First joy, then sorrow. The message is repeated throughout Beowulf. In this harsh and often cruel world, joy never seems to last long. For this day, however, Hrothgar has finished his sermon. He directs Beowulf to return to his seat and generously signals that the feast shall continue, a second feast as impressive as the first.
The next day features generosity and departure. Beowulf returns the great sword Hrunting to Unferth. He continues to refrain from vengeance against Unferth for the earlier insults regarding the Breca contest; nor does he blame the sword for its failure in the cave fight.

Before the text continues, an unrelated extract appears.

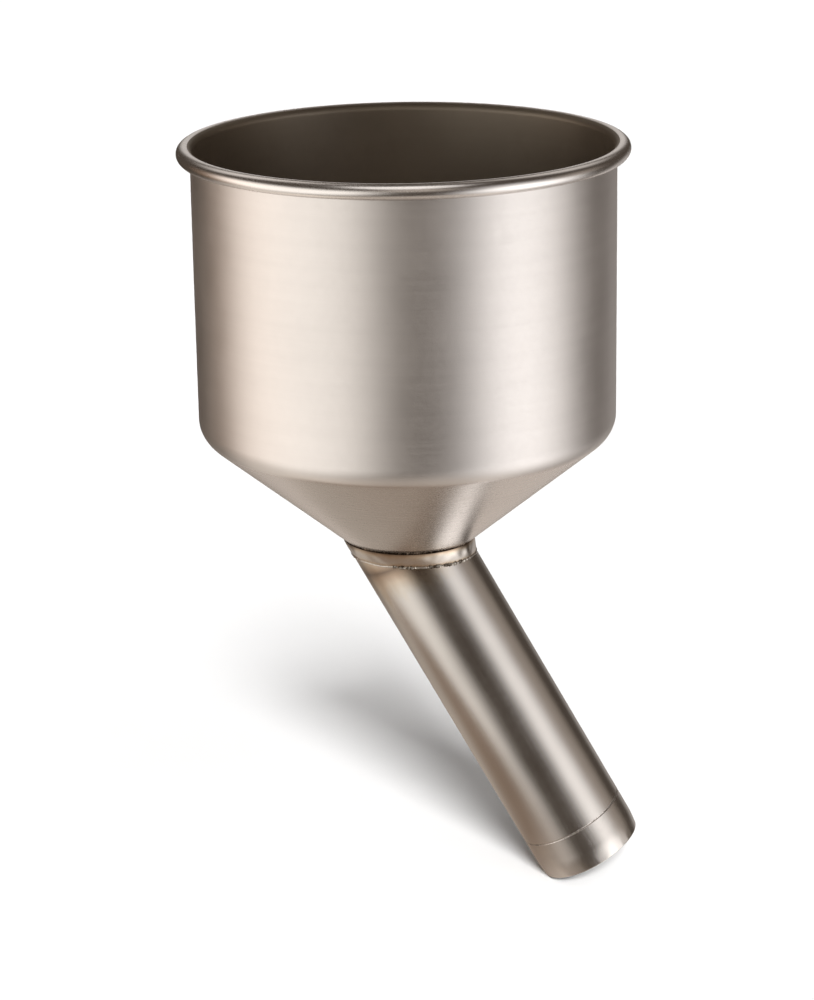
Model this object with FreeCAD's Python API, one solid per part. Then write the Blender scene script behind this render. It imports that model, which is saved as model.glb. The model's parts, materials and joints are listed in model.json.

He is, we are told, "noble, generous in spirit" (1812), perhaps reflecting, at least for the time, virtues of Hrothgar's sermon. Beowulf generously offers to come to Hrothgar's assistance if enemies threaten the king. He speaks for his own country's ruler in welcoming Hrothgar's son to Hygelac's court if the lad chooses to visit. Hrothgar observes, prophetically, that Beowulf would make a fine king himself if the Geats should ever find themselves in need of one. He presents Beowulf with a dozen more treasures.
Hrothgar's farewell to Beowulf is poignant and sincere. Tears running down his cheeks, he embraces and kisses the young warrior as an aging father might treat a son whom he realistically does not expect to see again. Hrothgar is not a bad king. He just got old: "He was one king / blameless in everything, till age took from him / the joy of his strength — a thing that harms many" (1885-87).
gift from the sea a reference to Grendel's head, which Beowulf brings back from the mere.
God's opponent Grendel.
race of giants here, some of the descendants of Cain.
runes letters of an alphabet used by ancient Germanic peoples, especially Scandinavians and Anglo-Saxons; sometimes cryptic.
woven snake-blade in constructing swords, numerous thin iron rods were woven together and forged to form a single blade.
Ecgwela a former Danish leader.
Heaven's hall-ruler God is metaphorically spoken of as a Germanic king.
Hrethric Hrothgar and Wealhtheow's elder son.
Hrethel father of Geats' King Hygelac; maternal grandfather of Beowulf.
gannet's bath a gannet is a large sea bird; its "bath," therefore, would be the sea itself.